Understanding the weird properties of liquid water, such as the fact that it is densest a few degrees above freezing, while most materials get denser when they get colder, may depend on understanding how the hydrogen bonds in water behave. Unfortunately, says Kelly Gaffney, a professor of photon science at Stanford and one of the authors of the work, the impact of quantum mechanical effects on these behaviors of water may not be very large.

On the other hand, understanding the quantum behavior could be important in modeling the many critical reactions that involve hydrogen, he says, including carbon-hydrogen bond activation, water oxidation, carbon dioxide reduction, and acid-base chemistry.
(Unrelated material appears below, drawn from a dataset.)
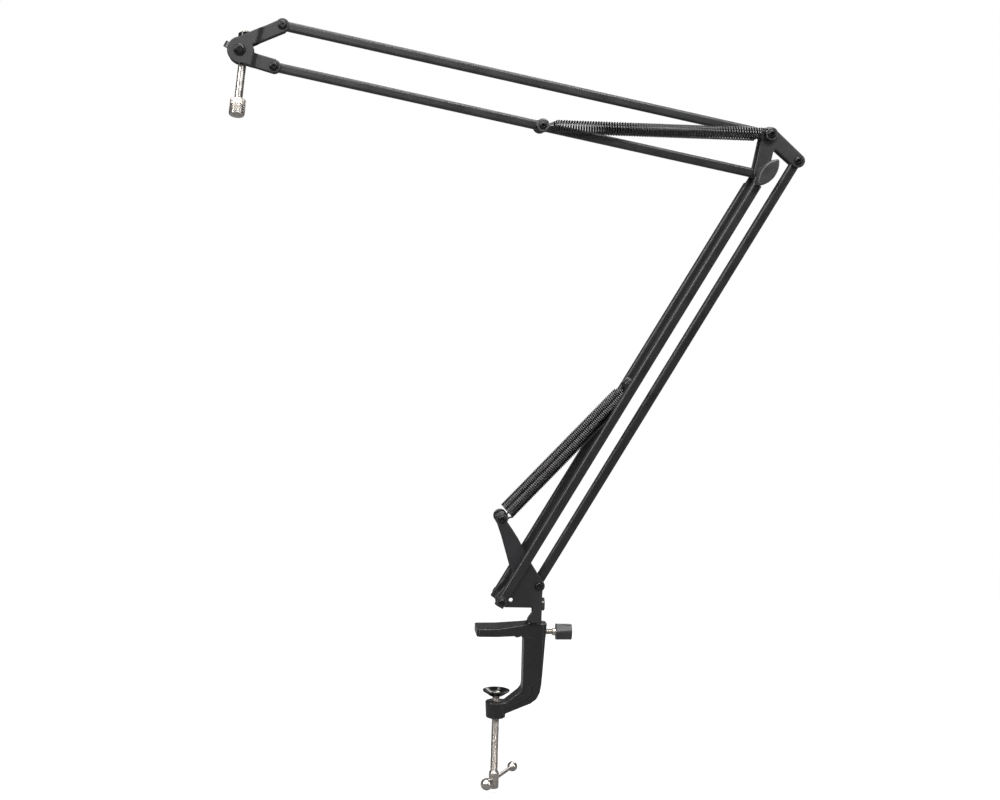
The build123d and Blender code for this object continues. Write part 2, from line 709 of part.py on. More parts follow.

“I think this experiment sets a baseline for the water behavior,” says study author Davide Donadio of the University of California, Davis. “So it gives us a tool to understand different environments,” like at an interface with another substance, “at that very fine atomistic scale,” he says.

Yuki Nagata, a chemical engineer at Max Planck Institute for Polymer Research, who was not involved in the study, calls capturing the ultrafast motion of water at high resolution a great technological leap. Scientists had known that the motion of a water molecule was closely tied to that of its neighbors, but until now they hadn’t known how, he says. The fact that the bond between oxygen and hydrogen first contracts before releasing its energy is counterintuitive, he says, but it shows how the vibration of the atoms is tied to the larger motion of the molecules. The work may not have much in the way of practical implications, he says, “but it is an impressive piece of fundamental research that helps understanding why water is so special.”